Os crimes de Paris foram cometidos por cidadãos europeus com distintos percursos pessoais e cuja adesão ao Daesh ocorreu por diferentes vias. A par da mobilização política, esta adesão parece responder muitas vezes à busca de formas de poder individual, pelas armas, sobre as comunidades, sobre as mulheres, sobre a vida alheia. O efeito de atração que uma organização como esta exerce sobre franjas marginalizadas e empobrecidas demonstra a realidade do isolamento em sociedades atomizadas e injustas, onde fragilidades individuais não encontram resposta positiva num tecido social degradado.

O Bloco de Esquerda é parte da grande mobilização internacional contra a guerra e os bombardeamentos e estará em oposição a qualquer envolvimento do Estado português em operações que choquem com estes princípios.

O combate às redes de recrutamento do Daesh inclui medidas contra a infiltração social desta organização. Mas a prevenção do fenómeno depende sobretudo do reforço de redes de apoio e integração social, transformação e miscigenação do quotidiano, substituição da estratificação social, étnica e consumista por novas relações, humanas e solidárias. Assim, o Bloco de Esquerda repudia qualquer amálgama entre acolhimento de refugiados e perigo terrorista, bem como quaisquer restrições de direitos civis, mesmo que decretadas invocando a proteção da liberdade.

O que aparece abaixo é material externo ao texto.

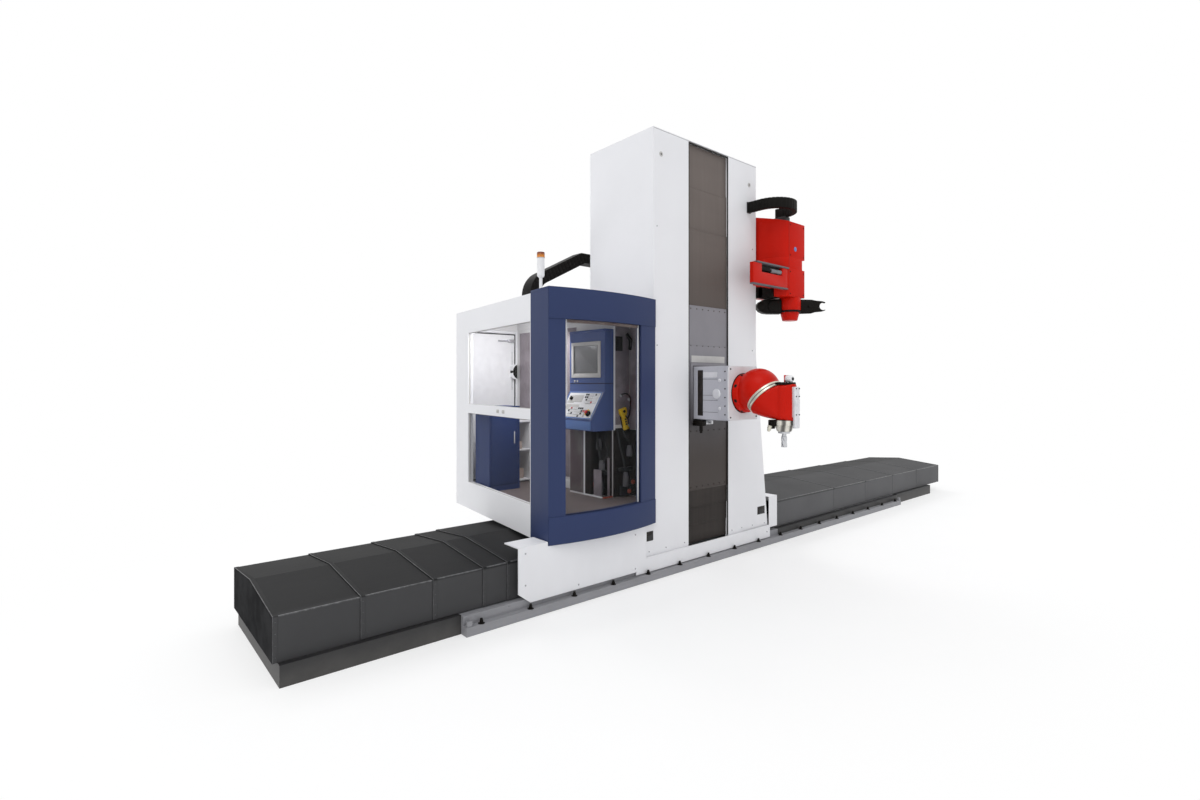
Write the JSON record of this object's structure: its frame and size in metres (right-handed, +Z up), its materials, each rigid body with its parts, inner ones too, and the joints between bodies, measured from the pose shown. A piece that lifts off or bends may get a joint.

A eficácia do combate à ideologia do extermínio depende da plena vigência dos direitos democráticos. O estado de exceção e de guerra é o objetivo de quem semeia a devastação social através da intolerância e do ódio.

O Bloco de Esquerda é parte da grande mobilização internacional contra a guerra e os bombardeamentos e estará em oposição a qualquer envolvimento do Estado português em operações que choquem com estes princípios."